A serious illness or injury can take a financial toll, even when the patient is a pet. Cancer treatments can easily run $5,000; surgery to fix a torn ACL from, say, a poorly executed jump off the sofa can cost about $3,300.
Pet insurance is sold with the promise that by helping to cover some of your pet's medical bills, you won't be forced to consider "economic euthanasia" in the direst circumstances. But as helpful and emotionally comforting as pet insurance might be, is it really worth the price?
Consumer Reports looked at some of the issues surrounding pet insurance:
HOW THE PLANS WORK
Like human insurance, pet policies come with a variety of deductibles, co-payments and premiums. Unlike people coverage, you usually have to pay the vet bills in full and wait for reimbursement. One policy provider, Trupanion, launched a service in February that can disburse payments directly to vets on the day of service. The company says about 60 percent of its bills are already processed that way.
The cost of coverage can increase depending on your pet's breed (purebreds cost more to insure because they're more prone to some hereditary conditions), age (plans may cost more as your pet gets older), the rising cost of veterinary care and the coverage options you choose, such as your deductible amount. Two other policy providers, Embrace and Healthy Paws, pay a flat percentage of covered costs after your deductible is met. Other companies calculate reimbursements based on the "usual and customary costs" of vet care in your area.

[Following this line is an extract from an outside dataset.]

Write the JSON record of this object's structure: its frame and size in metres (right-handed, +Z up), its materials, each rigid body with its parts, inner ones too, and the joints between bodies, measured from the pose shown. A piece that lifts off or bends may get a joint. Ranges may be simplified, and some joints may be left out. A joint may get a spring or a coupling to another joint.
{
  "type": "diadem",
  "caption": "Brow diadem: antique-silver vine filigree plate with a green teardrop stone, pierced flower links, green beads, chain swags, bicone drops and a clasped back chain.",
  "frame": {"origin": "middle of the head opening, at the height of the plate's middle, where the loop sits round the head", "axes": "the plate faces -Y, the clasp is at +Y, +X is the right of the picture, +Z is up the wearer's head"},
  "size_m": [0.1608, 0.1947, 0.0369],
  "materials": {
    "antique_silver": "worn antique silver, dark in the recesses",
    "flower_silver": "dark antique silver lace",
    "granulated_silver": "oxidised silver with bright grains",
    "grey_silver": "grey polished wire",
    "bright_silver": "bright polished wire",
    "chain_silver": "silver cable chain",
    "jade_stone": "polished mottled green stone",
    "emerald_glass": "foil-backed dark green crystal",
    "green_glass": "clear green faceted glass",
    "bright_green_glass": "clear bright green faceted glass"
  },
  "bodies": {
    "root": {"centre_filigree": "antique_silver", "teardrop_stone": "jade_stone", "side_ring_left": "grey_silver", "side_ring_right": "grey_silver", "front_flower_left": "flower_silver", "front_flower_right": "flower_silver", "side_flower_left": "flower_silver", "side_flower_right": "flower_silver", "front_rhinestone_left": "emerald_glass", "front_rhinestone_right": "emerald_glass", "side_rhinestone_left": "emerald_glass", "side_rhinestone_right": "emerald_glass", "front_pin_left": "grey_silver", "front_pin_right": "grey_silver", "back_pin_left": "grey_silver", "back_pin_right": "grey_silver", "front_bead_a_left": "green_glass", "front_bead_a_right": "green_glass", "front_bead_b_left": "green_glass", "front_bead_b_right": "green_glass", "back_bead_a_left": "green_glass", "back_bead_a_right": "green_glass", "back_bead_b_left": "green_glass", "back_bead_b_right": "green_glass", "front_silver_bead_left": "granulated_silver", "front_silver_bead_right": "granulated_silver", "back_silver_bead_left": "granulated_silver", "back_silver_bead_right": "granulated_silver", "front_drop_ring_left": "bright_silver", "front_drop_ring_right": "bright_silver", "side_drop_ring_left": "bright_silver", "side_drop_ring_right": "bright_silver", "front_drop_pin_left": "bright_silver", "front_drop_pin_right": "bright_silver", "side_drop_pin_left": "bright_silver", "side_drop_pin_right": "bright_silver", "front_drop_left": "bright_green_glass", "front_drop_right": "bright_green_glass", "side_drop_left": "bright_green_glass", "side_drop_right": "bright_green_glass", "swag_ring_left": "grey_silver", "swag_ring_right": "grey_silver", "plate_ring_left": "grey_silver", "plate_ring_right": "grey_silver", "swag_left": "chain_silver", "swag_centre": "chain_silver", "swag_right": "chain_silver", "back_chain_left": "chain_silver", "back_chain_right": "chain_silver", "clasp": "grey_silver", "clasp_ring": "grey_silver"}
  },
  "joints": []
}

Consumer Reports notes that almost all policies exclude pre-existing conditions and may exclude breed-specific conditions (or charge you more to cover them).
WHAT THEY COVER
You can pick a plan that insures costs due to accidents (such as injuries caused by motor vehicles), or accidents and illness (including arthritis, cancer and colitis). Some providers also offer wellness coverage for certain routine care, like annual exams, flea and tick treatments and vaccinations. Eighty-one percent of pet insurance policies are accident and illness plans for dogs; 14.6 percent provide the same kind of coverage for cats and other pets. Only about 4 percent of the market is made up of accident-only and wellness coverage.
If you don't want to pay for pet insurance, consider starting an emergency savings fund for pet care instead. If you find you need help with a big pet medical bill, the Humane Society has a list of organizations that may help pay for it (humanesociety.org).
MORE WAYS TO SAVE
Consumer Reports suggests taking these steps to keep your pet healthy to trim medical costs.
-- Ask your vet which vaccines you can skip. Some effectively prevent serious and costly diseases, says Louise Murray, DVM, a veterinarian and vice president of the ASPCA's Bergh Memorial Animal Hospital in New York City. But ringworm, for example, is a mild condition and its vaccine isn't that effective, she says.
-- Guard against parasites. Fleas can cause life-threatening anemia, and ticks can spread Lyme disease and Rocky Mountain spotted fever. An inexpensive topical solution can keep the bugs at bay.
-- Spay or neuter your pet. Doing so can help prevent health problems, including some cancers. Many shelters or chapters of the ASPCA provide low-cost or no-cost spay or neuter surgery.